Effects of adult exposure to FLU upon adult learning and memory

For this experiment, we used a different set of three colonies and only fed FLU to adult foragers, not larvae. As in the larval experiment, we also tested 50 bees per colony per treatment (150 bees/treatment, a total of 450 bees for the three treatments). We captured likely foragers by slowly and carefully approaching a colony to avoid alarming guard bees and using a clean plastic bottle to capture foragers as they flew away from the nest entrance43.

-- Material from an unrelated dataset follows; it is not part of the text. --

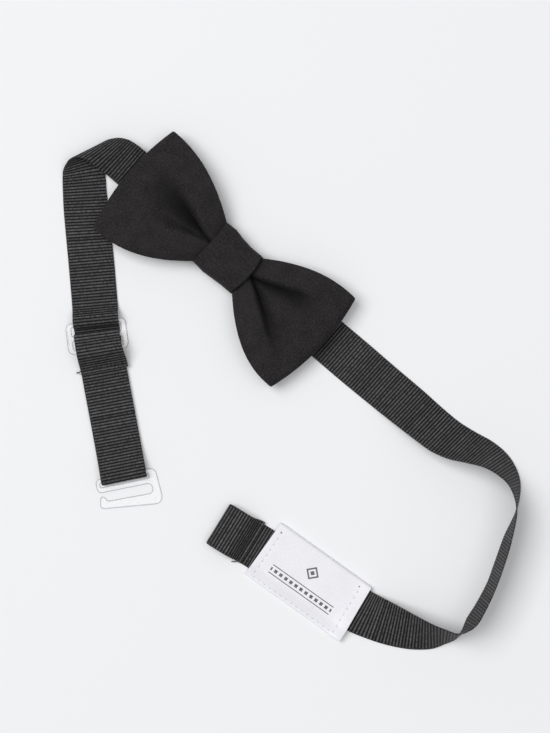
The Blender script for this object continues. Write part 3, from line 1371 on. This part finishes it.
# %% Effect: printed ornament
ornament, ornament_in, ornament_out = effect(
    "printed ornament", {"Place": ("Vector", None)}, {"Ink": "Float"})
at = add_node(ornament, "ShaderNodeSeparateXYZ", {"Vector": ornament_in.outputs["Place"]})


def figure(operation, *values):
    """A Math node's result in the ornament's group."""
    return maths(ornament, operation, *values)


def from_centre(axis, centre):
    """How far a point is from the figure's centre line."""
    return figure("ABSOLUTE", figure("SUBTRACT", at.outputs[axis], centre))


def within(value, limit):
    """1 where the value is less than the limit, and 0 elsewhere."""
    return figure("LESS_THAN", value, limit)


def lozenge_way(x, y):
    """The distance from (x, y) along X plus that along Y, which is even all round a lozenge."""
    return figure("ADD", from_centre(0, x), from_centre(1, y))


MIDDLE_X, LOZENGE_Y, DASHES_Y = -1.0, 4.0, -4.8
diamond = lozenge_way(MIDDLE_X, LOZENGE_Y)
frame_line = within(figure("ABSOLUTE", figure("SUBTRACT", diamond, 2.8)), 0.5)
heart = within(diamond, 1.2)
short = within(from_centre(0, MIDDLE_X), 16.2)
from_dashes = from_centre(1, DASHES_Y)
rules = within(figure("ABSOLUTE", figure("SUBTRACT", from_dashes, 1.9)), 0.2)
step = figure("PINGPONG", figure("SUBTRACT", at.outputs[0], MIDDLE_X), 1.35)
dashes = figure("MULTIPLY", within(step, 0.75), within(from_dashes, 0.75))
lines = figure("MULTIPLY", short, figure("MAXIMUM", rules, dashes))
marks = [within(lozenge_way(x, y), 0.42) for x, y in ((-22.6, 10.6), (19.1, 11.1))]
ink = figure("MAXIMUM", lines, figure(
    "MAXIMUM", figure("MAXIMUM", *marks), figure("MAXIMUM", frame_line, heart)))
ornament.links.new(ink, ornament_out.inputs["Ink"])
print("effect:", ornament.name)

# %% [markdown]
# Satin has long smooth threads, so it shines a little. The ink is a little uneven, as the cloth is.

# %% The label's finish
label_satin, tree, shader = new_material("white label satin", Roughness=0.42, Sheen_Weight=0.1)
uv = cloth_place(tree)
tone = use(tree, dye, Place=uv, Cloud_size=9.0, Grain_size=0.7, Lint=0.0)
shade = tone.outputs["Shade"]
white = blend_colours(tree, shade, (0.80, 0.795, 0.845, 1), (0.90, 0.895, 0.94, 1))
mark = use(tree, ornament, Place=uv).outputs["Ink"]
faded = product(tree, mark, maths(tree, "MULTIPLY_ADD", shade, 0.15, 0.84))
printed = blend_colours(tree, faded, white, (0.035, 0.035, 0.04, 1))
tree.links.new(printed, shader.inputs["Base Color"])
put_bump(tree, shader, use(tree, weave, Place=uv, Thread_pitch=0.3).outputs["Height"], 0.12, 0.03)
dress(label, label_satin, "root", ("label",))

# %% The label's running stitch
def label_stitches():
    """The thread lies on the label between every second pair of needle holes and is inside it in
    between. Each visible stitch is an arc from hole to hole."""
    paths = []
    for a, b in zip(needle[:-1:2], needle[1::2]):
        t = np.linspace(0.15, 0.85, 9)[:, None]
        flat_way = a + (b - a) * t
        z = label_front(flat_way[:, 0], flat_way[:, 1]) + LABEL_THICKNESS / 2
        arch = 0.1 - 0.32 * ((t[:, 0] - 0.5) / 0.35) ** 4
        paths.append(on_table(np.column_stack([flat_way, z + arch])))
    return paths


sewing("label_running_stitch", label_stitches(), 0.13, "root", "label_stitches", "white")

# %% [markdown]
# ## The stiffener inside the knot
#
# A strip of interlining lies inside the knot band over its front. It is hidden, but whoever takes
# the knot apart finds it. It is the band's outline drawn inwards, cut off above the back.

# %% Knot interlining
STIFFENER_FOOT, STIFFENER_IN = 6, 1.45


def knot_stiffener():
    """The part of the band's outline above its foot, drawn inwards, carried along the knot."""
    keep = outline[:, 1] > STIFFENER_FOOT
    arch = (outline - outwards * STIFFENER_IN)[keep]
    x = np.linspace(-9.2, 11, 30)
    return grid_of(x[None, :], arch[:, :1], arch[:, 1:])


surface = knot_stiffener()
half = np.full(surface.shape[:2], LINING_HALF)
stiffener = cloth_piece("knot_stiffener", surface, half, surface[..., :2])
dress(stiffener, lining_cloth, "root", ("knot_interlining",))

# %% [markdown]
# ## The table
#
# The table is a plain pale surface, large enough to fill the picture and to be seen under the tie
# from any side. It isn't part of the tie.

# %% Table
TABLE_REACH, TABLE_HEIGHT = 2000, -0.12

table_top, _, _ = new_material(
    "pale table", Base_Color=(0.90, 0.905, 0.92, 1), Roughness=0.7, Specular_IOR_Level=0.2)
table_mesh = bpy.data.meshes.new("table")
corners = [(x * TABLE_REACH * MM, y * TABLE_REACH * MM, TABLE_HEIGHT * MM)
           for x, y in ((-1, -1), (1, -1), (1, 1), (-1, 1))]
table_mesh.from_pydata(corners, [], [(0, 1, 2, 3)])
table_mesh.materials.append(table_top)
table = bpy.data.objects.new("table", table_mesh)
bpy.context.scene.collection.objects.link(table)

We cold-anesthetized these foragers and restrained them as described above. Restrained adult foragers were fed 20 µl of sucrose solution containing one of the three treatments, all in 1 M sucrose. Each adult bee was fed twice a day (each 12 h) over 3 d to achieve 0, 0.06, or 0.66 µg FLU/bee/day and total doses of 0, 0.2, and 2.0 µg FLU/bee after 3 d of exposure (Table 1). During these 3 d, they were incubated at 35 °C at 60% humidity. Bees were also incubated under the same conditions for 1 h after their last feeding to allow pesticide absorption. We ran all three treatment groups in parallel during each trial. As in the larval experiment, < 5% of these bees were excluded58 because they showed spontaneous PER to odor before conditioning or failed to show PER upon antennal stimulation.

Statistics

We used JMP v12 Pro statistical software. For each experiment, we separately analyzed learning acquisition (t1–5) and memory (t6–8, Fig. 2). We used repeated-measures, REML algorithm Analysis of Variance (ANOVA) to analyze the fixed effects of treatment (nominal variable) and trial (ordinal variable). Colony and bee identity were included in each model as random effects. To explore the detailed effects of treatment and trial, we used Tukey Honestly Significant Difference (HSD) tests, which correct for potential Type I statistical error59. To determine if the pesticide-treated bees had lower rates of survival than control bees, we used Fisher’s Exact 2-tailed tests60 calculated using GraphPad online software (https://graphpad.com/quickcalcs/contingency1.cfm). For these tests, we applied the Dunn-Sidak correction59 because each pesticide-treated group was compared with the same control group (k = 2). We designated tests that passed the Dunn-Sidak correction as DS.

Data availability

All data are available in the supplemental data spreadsheet.